While swine flu viruses have long been considered a risk for human pandemics, and were the source of the 2009 pandemic H1N1 virus, attention has recently turned to the transmission of flu viruses from humans to pigs.
“Once in pigs, flu viruses from humans continue to evolve their surface proteins, generically referred to as antigens, resulting in a tremendous diversity of novel flu viruses that can be transmitted to other pigs and also [back] to humans,” explains Nicola Lewis, the lead researcher of a new study published in the journal eLife.
“These flu viruses pose a serious threat to public health because they are no longer similar enough to the current human flu strains for our immune systems to recognize them and mount an effective defense. Understanding the dynamics and consequences of this two-way transmission is important for designing effective strategies to detect and respond to new strains of flu.”
Humans and pigs both experience regular outbreaks of influenza A viruses, most commonly from H1 and H3 subtypes, and their genetic diversity is well characterized. However, the diversity of their antigens, which shapes their pandemic potential, is poorly understood, mainly due to lack of data, a recent article explains.
To help improve this understanding, Lewis and her team created the largest and most geographically comprehensive data set of antigenic variation. They amassed and characterized antigens from nearly 600 flu viruses dating back from 1930 through to 2013 and collected from multiple continents, including Europe, North America and Asia.

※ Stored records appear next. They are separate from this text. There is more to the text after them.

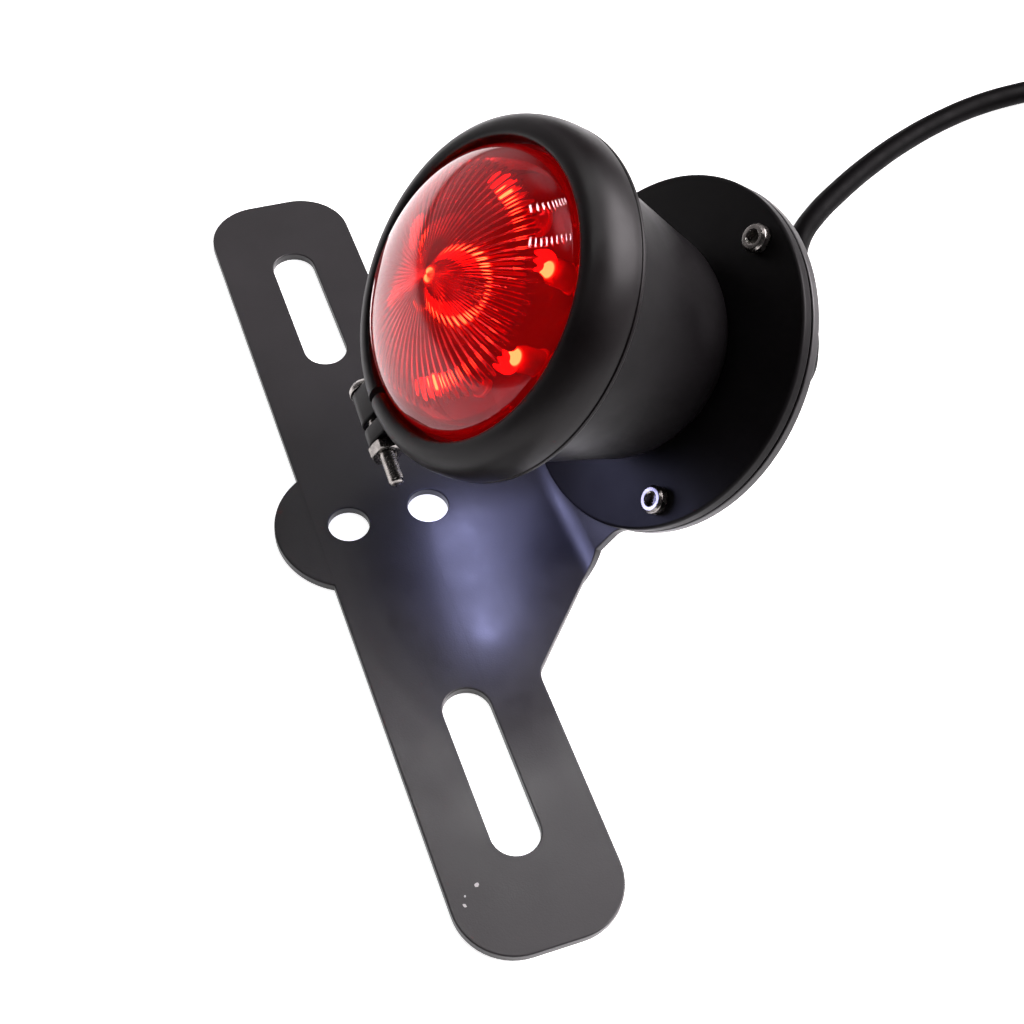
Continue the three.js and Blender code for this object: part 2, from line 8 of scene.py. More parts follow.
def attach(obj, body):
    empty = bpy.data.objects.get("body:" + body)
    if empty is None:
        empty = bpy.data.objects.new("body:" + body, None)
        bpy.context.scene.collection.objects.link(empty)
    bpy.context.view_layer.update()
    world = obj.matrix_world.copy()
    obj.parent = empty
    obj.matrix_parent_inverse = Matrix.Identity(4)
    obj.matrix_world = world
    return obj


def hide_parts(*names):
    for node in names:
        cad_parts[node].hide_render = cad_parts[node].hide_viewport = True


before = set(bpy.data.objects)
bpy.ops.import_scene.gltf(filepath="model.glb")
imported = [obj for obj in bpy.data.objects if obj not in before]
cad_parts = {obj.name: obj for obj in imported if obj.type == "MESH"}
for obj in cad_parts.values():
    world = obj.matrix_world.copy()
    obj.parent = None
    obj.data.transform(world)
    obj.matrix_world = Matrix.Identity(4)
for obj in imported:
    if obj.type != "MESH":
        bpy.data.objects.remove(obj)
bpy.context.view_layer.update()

# The looks of a motorcycle tail light: bent steel bracket, black housing, clamped trim ring, fluted red lens,
# number plate lamp and the loose cable. Lengths are in millimetres until to_mesh() or MM makes them metres.
MM = 0.001

PLATE = 2.0  # bracket sheet
BAR_LENGTH, BAR_WIDTH, BAR_CORNER = 195.0, 32.0, 11.3
SLOT_X, SLOT_LENGTH, SLOT_WIDTH = 61.8, 35.8, 9.4
BOLT_HOLE_R, BOLT_HOLE_Y = 4.2, (-8.9, 8.1)
BULGE_R, BULGE_Y = 16.0, -8.0
WEB_FOOT_X, WEB_TOP_X, WEB_FILLET = 45.0, 23.0, 5.0
NECK_X, NECK_FLARE = 22.2, 5.0
BEND_Y, BEND_ANGLE, BEND_INNER_R = 36.0, math.radians(55), 5.0
DISC_R, DISC_DISTANCE = 36.0, 39.1
HEAD_DROP = 0.5
FLANGE_BACK, FLANGE_FRONT, FLOOR_Z = 2.3, 4.9, 5.2
RIM_BACK, RIM_FRONT, RIM_R, WALL_RIM_R = 43.5, 46.5, 32.0, 29.8
WALL_FOOT_Z, WALL_FOOT_R, WALL = 16.0, 23.7, 1.8
SCREW_CIRCLE, SCREW_ANGLES = 30.7, (90, 210, 330)
CABLE_HOLE_R = 4.6
RING_R, RING_FRONT, RING_OPENING_R, RING_SHOULDER = 33.6, 55.1, 27.7, 50.2
LENS_FLANGE_R, LENS_R, LENS_EDGE, LENS_TOP, LENS_WALL = 31.2, 26.7, 53.6, 65.0, 2.4
LENS_ROOF = 1.5  # thickness at the middle
LENS_FULLNESS = 0.63  # 0.5 is a half ellipse, 1 a paraboloid
CLAMP, CLAMP_TILT = (-1.2, -37.04, 48.3), math.radians(-2.6)
CLAMP_GAP, HEAD_EAR, NUT_EAR, EAR_WIDTH, CLAMP_TIP = 1.6, 8.3, 4.5, 5.6, 13.9
BOARD_BACK, BOARD, BOARD_R = 40.6, 1.6, 26.8
BOSS_CIRCLE, LED_CIRCLE, LED_R, LED_HEIGHT = 23.0, 16.0, 2.5, 7.8
WINDOW_HALF, WINDOW_Z, WHITE_LED_PITCH = 17.0, (24.0, 36.0), 11.0
CABLE_R = 2.8
COIL_CENTRE, TURN_R = (-53.7, 238.0), (28.0, 33.8)

LAMP = Matrix.Translation(
    (0, BEND_Y + DISC_DISTANCE * math.cos(BEND_ANGLE), DISC_DISTANCE * math.sin(BEND_ANGLE))
) @ Matrix.Rotation(BEND_ANGLE, 4, "X")
HEAD = LAMP @ Matrix.Translation((0, -HEAD_DROP, 0))
CLAMP_PLACE = HEAD @ Matrix.Translation(CLAMP) @ Matrix.Rotation(CLAMP_TILT, 4, "Z")
SCREW_AXIS = CLAMP_PLACE @ Matrix.Rotation(-math.pi / 2, 4, "Y")  # z runs to the clamp screw's head


# ---- camera ----
def make_camera():
    right = Vector((0.34111, 0.93707, 0.07444))
    up = Vector((-0.75966, 0.22816, 0.60898))
    data = bpy.data.cameras.new("camera")
    data.sensor_width = 36
    data.lens = 55.84
    data.clip_start = 0.01
    camera = bpy.data.objects.new("camera", data)
    camera.matrix_world = Matrix((right, up, right.cross(up))).transposed().to_4x4()
    camera.location = (0.189185, -0.062879, 0.262188)
    bpy.context.scene.collection.objects.link(camera)
    bpy.context.scene.camera = camera


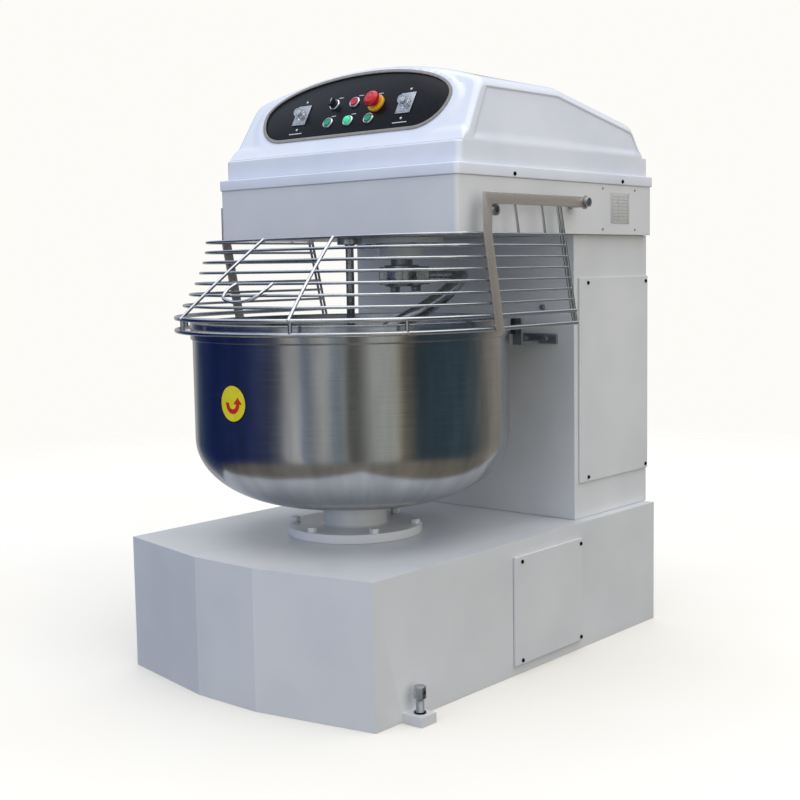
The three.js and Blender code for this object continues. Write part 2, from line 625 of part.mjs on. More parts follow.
// ---- Spindle, hook and post ----
// Point of the hook's centre line at t: out of the clamp, round an elbow, then down a helix
// that is steep at the top and closes in over the bowl's floor.
function hookPoint(t) {
  const drop = HOOK.top - HOOK.end;
  const run = Math.max(0, (t - HOOK.lead) / (1 - HOOK.lead));
  const fall = run < HOOK.elbow ? (run * run) / (2 * HOOK.elbow) : run - HOOK.elbow / 2;
  const whole = 1 - HOOK.elbow / 2;
  const share = fall / whole;
  const z = HOOK.top - drop * share * (1 + HOOK.steep * (1 - share));
  const angle = THREE.MathUtils.degToRad(HOOK.facing - 360 * HOOK.turns * run);
  const clearance = bowlRadius(z - HOOK.bar) - (HOOK.y - BOWL.y) - HOOK.bar - HOOK.clear;
  const outer = Math.min(HOOK.r, clearance);
  const swing = Math.min(1, t / (HOOK.lead + HOOK.elbow / 2));
  const radius = Math.min(outer, HOOK.start + (HOOK.r - HOOK.start) * Math.sin((swing * Math.PI) / 2));
  return new THREE.Vector3(radius * Math.cos(angle), HOOK.y + radius * Math.sin(angle), z);
}

function makeSpindle() {
  const { r: bore, barrel, flange, low, high, race, step, shaftHigh } = SEAT;
  const under = COLUMN.top;
  const housing = turned([
    [bore, low], [barrel, low], [barrel, under - 14], [flange, under - 14], [flange, under],
    [barrel, under], [barrel, high], [bore, high], [bore, low],
  ], 0, HOOK.y, 24);
  add('spindle_housing', housing, PAINT);
  const bearing = (z) => ring(0, HOOK.y, SPINDLE_R + FIT, bore - FIT, z, z + race);
  add('spindle_bearing_lower', bearing(low + step), STEEL);
  add('spindle_bearing_upper', bearing(high - step - race), STEEL);
  add('spindle_shaft', disc(0, HOOK.y, SPINDLE_R, CLAMP.high + GAP, shaftHigh), STEEL);

  const { z, big, small, y } = BELT_HIGH;
  const lines = [z - 11, z + 11];
  add('spindle_pulley', pulley(0, HOOK.y, big, SPINDLE_R + FIT, z - 22, z + 22, lines, 20), IRON);
  const driver = join(
    pulley(0, y, small, 0, z - 22, z + 22, lines, 16),
    disc(0, y, 19, MOTOR.plate + GAP, z - 21, 12),
  );
  add('main_motor_pulley', driver, IRON);
  lines.forEach((level, i) => {
    add(`spindle_belt_${i + 1}`, belt(HOOK.y, big - GROOVE, y, small - GROOVE, level - 5, level + 5), RUBBER);
  });

  const turnBy = (shape) => shape.rotate([0, 0, HOOK.facing]).translate([0, HOOK.y, 0]);
  const clamp = turnBy(join(
    disc(0, 0, CLAMP.r, CLAMP.low, CLAMP.high, 32),
    box(CLAMP.inner, CLAMP.outer, -CLAMP.half, CLAMP.half, CLAMP.low + 4, CLAMP.high - 4),
  ));
  add('hook_clamp', clamp, STAINLESS);

  const points = Array.from({ length: 81 }, (_, i) => hookPoint(i / 80));
  const curve = new THREE.CatmullRomCurve3(points);
  add('spiral_hook', bar(curve, HOOK.bar, 8, 46), STAINLESS);

  const post = turned([
    [0, POST.low], [POST.r - 3, POST.low], [POST.r, POST.low + 3], [POST.r, under - 18],
    [POST.foot, under - 16], [POST.foot, under], [0, under],
  ], 0, BOWL.y, 20);
  add('breaker_bar', post, STAINLESS);
}

// ---- Guard ----
// A hoop's front is half an ellipse: shallow at the top and half-round over the bowl rim.
function hoopFrontShape(z) {
  const share = THREE.MathUtils.clamp((GUARD.top - z) / (GUARD.top - GUARD.ringTop), 0, 1);
  return {
    legY: THREE.MathUtils.lerp(GUARD.legTop, BOWL.y, share),
    depth: THREE.MathUtils.lerp(GUARD.depthTop, GUARD.leg, share),
  };
}

// Y of a hoop's front at a distance x from the middle.
function hoopFront(x, z) {
  const { legY, depth } = hoopFrontShape(z);
  return legY - depth * Math.sqrt(1 - (x / GUARD.leg) ** 2);
}

// Hoop: two straight legs and the front between them.
function hoop(z, radius) {
  const { legY, depth } = hoopFrontShape(z);
  const down = (GUARD.top - z) / (GUARD.top - GUARD.bottom);
  const endY = THREE.MathUtils.lerp(GUARD.endTop, GUARD.endBottom, down);
  const chain = [new THREE.Vector3(GUARD.leg, endY, z)];
  const arc = 14;
  for (let i = 0; i <= arc; i += 1) {
    const angle = (Math.PI * i) / arc;
    chain.push(new THREE.Vector3(GUARD.leg * Math.cos(angle), legY - depth * Math.sin(angle), z));
  }
  chain.push(new THREE.Vector3(-GUARD.leg, endY, z));
  return polyBar(chain, radius);
}

// Bar of square section along a level chain of points, mitred at each point.
function polyBar(chain, radius) {
  const sides = 4;
  const positions = [];
  chain.forEach((point, i) => {
    const before = chain[Math.max(0, i - 1)];
    const after = chain[Math.min(chain.length - 1, i + 1)];
    const along = after.clone().sub(before).normalize();
    const side = new THREE.Vector3(along.y, -along.x, 0);
    for (let k = 0; k < sides; k += 1) {
      const angle = (2 * Math.PI * (k + 0.5)) / sides;
      positions.push(
        point.x + side.x * radius * Math.cos(angle),
        point.y + side.y * radius * Math.cos(angle),
        point.z + radius * Math.sin(angle),
      );
    }
  });
  const index = [];
  for (let i = 0; i + 1 < chain.length; i += 1) {
    for (let k = 0; k < sides; k += 1) {
      const a = i * sides + k;
      const b = i * sides + ((k + 1) % sides);
      index.push(a, b, a + sides, b, b + sides, a + sides);
    }
  }
  const last = (chain.length - 1) * sides;
  for (let k = 1; k + 1 < sides; k += 1) {
    index.push(0, k + 1, k, last, last + k, last + k + 1);
  }
  const geometry = new THREE.BufferGeometry();
  geometry.setAttribute('position', new THREE.Float32BufferAttribute(positions, 3));
  geometry.setIndex(index);
  return solid(geometry);
}

function makeGuard() {
  const { leg, wire, ring: thick, top, bottom, ringTop, step, endTop, endBottom } = GUARD;
  const wires = [];
  for (let i = 0; i < 7; i += 1) wires.push(hoop(top - i * step, wire));
  wires.push(hoop(ringTop, thick), hoop(bottom, thick));
  const { rodTop, rodLow, stubX, rod } = GUARD;
  const barLow = GUARD.barLow - GAP;
  for (const side of [-1, 1]) {
    // Rod welded to the front of every hoop, leaning outwards as it goes down.
    const line = Array.from({ length: 8 }, (_, i) => {
      const z = THREE.MathUtils.lerp(top, ringTop, i / 7);
      const x = THREE.MathUtils.lerp(rodTop, rodLow, i / 7);
      return new THREE.Vector3(side * x, hoopFront(x, z) - wire, z);
    });
    wires.push(bar(new THREE.CatmullRomCurve3(line), rod, 4, 7));
    for (const x of [rodLow, stubX]) {
      const y = hoopFront(x, ringTop);
      wires.push(straight([side * x, y, ringTop], [side * x, y, bottom], 5));
    }
    const slope = (endBottom - endTop) / (top - bottom);
    for (const y of [endTop - 2, endTop - 15]) {
      const rise = (barLow - top) * slope;
      wires.push(straight([side * leg, y - rise, barLow], [side * leg, y + endBottom - endTop, bottom], 3.5));
    }
    for (const y of [-62, 45]) {
      wires.push(straight([side * leg, y - 16, barLow], [side * leg, y, top], 3));
    }
  }
  add('guard_cage', join(...wires), STAINLESS);

  // Lifting handle: a loop of rod that hangs in front of the middle hoops.
  const handleZ = top - 4 * step;
  const { half, reach, drop } = HANDLE;
  const hold = hoopFront(half, handleZ) - wire - rod - GAP;
  const loopPoints = [
    [-half, 0, 0], [-half - 2, -reach + 32, -drop + 26], [-half + 12, -reach + 8, -drop + 8],
    [0, -reach, -drop],
    [half - 12, -reach + 8, -drop + 8], [half + 2, -reach + 32, -drop + 26], [half, 0, 0],
  ].map(([x, y, z]) => new THREE.Vector3(x, hold + y, handleZ + z));
  add('guard_handle', bar(new THREE.CatmullRomCurve3(loopPoints), rod, 6, 18), STAINLESS);

  for (const [side, label] of [[-1, 'left'], [1, 'right']]) {
    const mirror = (shape) => (side > 0 ? shape : shape.mirror([1, 0, 0]));
    const x0 = leg + thick + GAP;
    const x1 = x0 + GUARD.barThick;
    const profile = (points) => {
      const shape = new THREE.Shape(points.map(([y, z]) => new THREE.Vector2(y, z)));
      const geometry = new THREE.ExtrudeGeometry(shape, { depth: x1 - x0, bevelEnabled: false });
      geometry.rotateX(Math.PI / 2);
      geometry.rotateZ(Math.PI / 2);
      return solid(geometry.translate(x0, 0, 0));
    };
    const { barLow: lower, barHigh: upper, eye, pin, washer, stopY, pivotY, pivotZ } = GUARD;
    const frame = cut(
      join(
        profile([[-206, upper], [-206, 1044], [-162, 828], [-134, 828], [-178, 1050], [-178, lower],
          [pivotY - eye, lower], [pivotY - eye, upper]]),
        crossRod(x0, x1, pivotY, pivotZ, eye, 24),
        box(x0, x1, pivotY - eye - 5, pivotY + 1, lower, upper),
        box(HEAD.w + 12, x0 + 1, stopY - 15, stopY + 15, lower, lower + 8),
      ),
      crossRod(x0 - 5, x1 + 5, pivotY, pivotZ, pin + 0.4, 20),
    );
    add(`guard_side_bar_${label}`, mirror(frame), STAINLESS);
    const pivot = join(
      crossRod(HEAD.w + GAP, x0 - 1, pivotY, pivotZ, washer),
      crossRod(HEAD.w + 2, x1 + 2, pivotY, pivotZ, pin),
      crossRod(x1 + 1, x1 + 12, pivotY, pivotZ, washer - 1.5),
    );
    const socket = crossRod(x1 + 5, x1 + 14, pivotY, pivotZ, 5, 6);
    add(`guard_pivot_${label}`, mirror(cut(pivot, socket)), STAINLESS);
    const restZ = lower - GAP - washer;
    const stop = cut(
      crossRod(HEAD.w + GAP, HEAD.w + 26, stopY, restZ, washer),
      crossRod(HEAD.w + 18, HEAD.w + 30, stopY, restZ, pin, 6),
    );
    add(`guard_stop_${label}`, mirror(stop), STAINLESS);
  }
}

makeBase();
makeBowlDrive();
makeColumn();
makeHead();
makeHood();
makePanel();
makeSpindle();
makeGuard();

export default mixer;
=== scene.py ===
"""Looks of a spiral dough mixer: enamelled steel, moulded hood, spun bowl and wire guard."""
import json
import math
import bpy
from mathutils import Matrix, Vector


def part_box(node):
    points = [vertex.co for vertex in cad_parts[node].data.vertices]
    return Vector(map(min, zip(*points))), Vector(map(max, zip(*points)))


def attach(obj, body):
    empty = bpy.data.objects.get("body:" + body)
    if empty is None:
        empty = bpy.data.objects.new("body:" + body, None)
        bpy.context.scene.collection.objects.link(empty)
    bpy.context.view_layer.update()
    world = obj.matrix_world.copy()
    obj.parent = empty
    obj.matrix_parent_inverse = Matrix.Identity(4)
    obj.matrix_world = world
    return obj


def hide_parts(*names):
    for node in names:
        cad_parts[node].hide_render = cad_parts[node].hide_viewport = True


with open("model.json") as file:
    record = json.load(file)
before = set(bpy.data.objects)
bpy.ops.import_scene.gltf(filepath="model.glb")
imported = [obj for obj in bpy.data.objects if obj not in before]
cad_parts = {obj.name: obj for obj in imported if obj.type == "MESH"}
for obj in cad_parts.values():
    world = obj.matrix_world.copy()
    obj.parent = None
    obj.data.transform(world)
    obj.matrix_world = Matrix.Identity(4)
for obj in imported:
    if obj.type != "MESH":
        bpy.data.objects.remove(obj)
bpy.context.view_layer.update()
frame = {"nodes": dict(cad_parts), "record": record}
scene = bpy.context.scene

MM = 0.001
FRONT, RIGHT = Vector((0, -1, 0)), Vector((1, 0, 0))

# ---- Where the CAD pieces are, in millimetres ----


def low_high(node):
    """Lowest and highest corner of a CAD node in millimetres."""
    low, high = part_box(node)
    return low / MM, high / MM


def middle(node):
    low, high = low_high(node)
    return (low + high) / 2


BOWL_AXIS = middle("bowl")
SPINDLE_AXIS = middle("spindle_shaft")
BOWL_LOW, BOWL_HIGH = low_high("bowl")
COLUMN_LOW = low_high("column_housing")[0]
BASE_HIGH, HEAD_HIGH, HOOD_HIGH = (low_high(node)[1] for node in ("base_housing", "head_housing", "hood"))

# ---- Materials ----


def linear(code):
    """Linear colour of an sRGB hex code."""
    parts = [int(code[i:i + 2], 16) / 255 for i in (1, 3, 5)]
    return [c / 12.92 if c <= 0.04045 else ((c + 0.055) / 1.055) ** 2.4 for c in parts] + [1.0]


def add_node(tree, kind, settings=None, **inputs):
    """Adds a node, sets its properties, and sets or links its inputs."""
    node = tree.nodes.new(kind)
    for key, value in (settings or {}).items():
        setattr(node, key, value)
    for key, value in inputs.items():
        index = int(key[1:]) if key[0] == "i" and key[1:].isdigit() else key.replace("_", " ")
        socket = node.inputs[index]
        if isinstance(value, bpy.types.NodeSocket):
            tree.links.new(value, socket)
        else:
            socket.default_value = value
    return node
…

Analysis of their data reveals that the amount of antigenic diversity in swine flu viruses resembles the diversity of H1 and H3 viruses seen in humans over the last 40 years, driven by the frequent introduction of human viruses to pigs.
“Since most of the current swine flu viruses are the result of human seasonal flu virus introductions into pigs, we anticipate at least some cross-protective immunity in the human population, which could potentially interfere with a re-introduction of these viruses. For example, the H1N1pdm09 viruses circulating in both humans and pigs are antigenically similar and therefore likely induce some immunity in both hosts,” Lewis said in the article.
“However, for the H1 1C, H3 3A, and H3 3B human seasonal lineages in pigs, the risk of re-introduction into the human population increases with the number of people born after the circulation of the human precursor virus, and is increased by the antigenic evolution of these viruses in pigs. Earlier introduced lineages of human H1 and H3 viruses therefore pose the greatest current risk to humans, due to the low or negligible predicted levels of cross-immunity in individuals born since the 1970s.”
While vaccination to control flu in pigs is used extensively in the U.S. and occasionally in other regions, there is no formal system for matching vaccine strains with circulating strains and no validated protocols for standardization and effective vaccine use.
“The significant antigenic diversity that we see in our data means it is highly unlikely that one vaccine strain per subtype would be effective on a global scale, or even in a given region,” study co-author Colin Russell, said.
He adds that the findings emphasize the need for stronger surveillance in areas with high density of pig populations, such as China, and where pigs and humans are in close contact.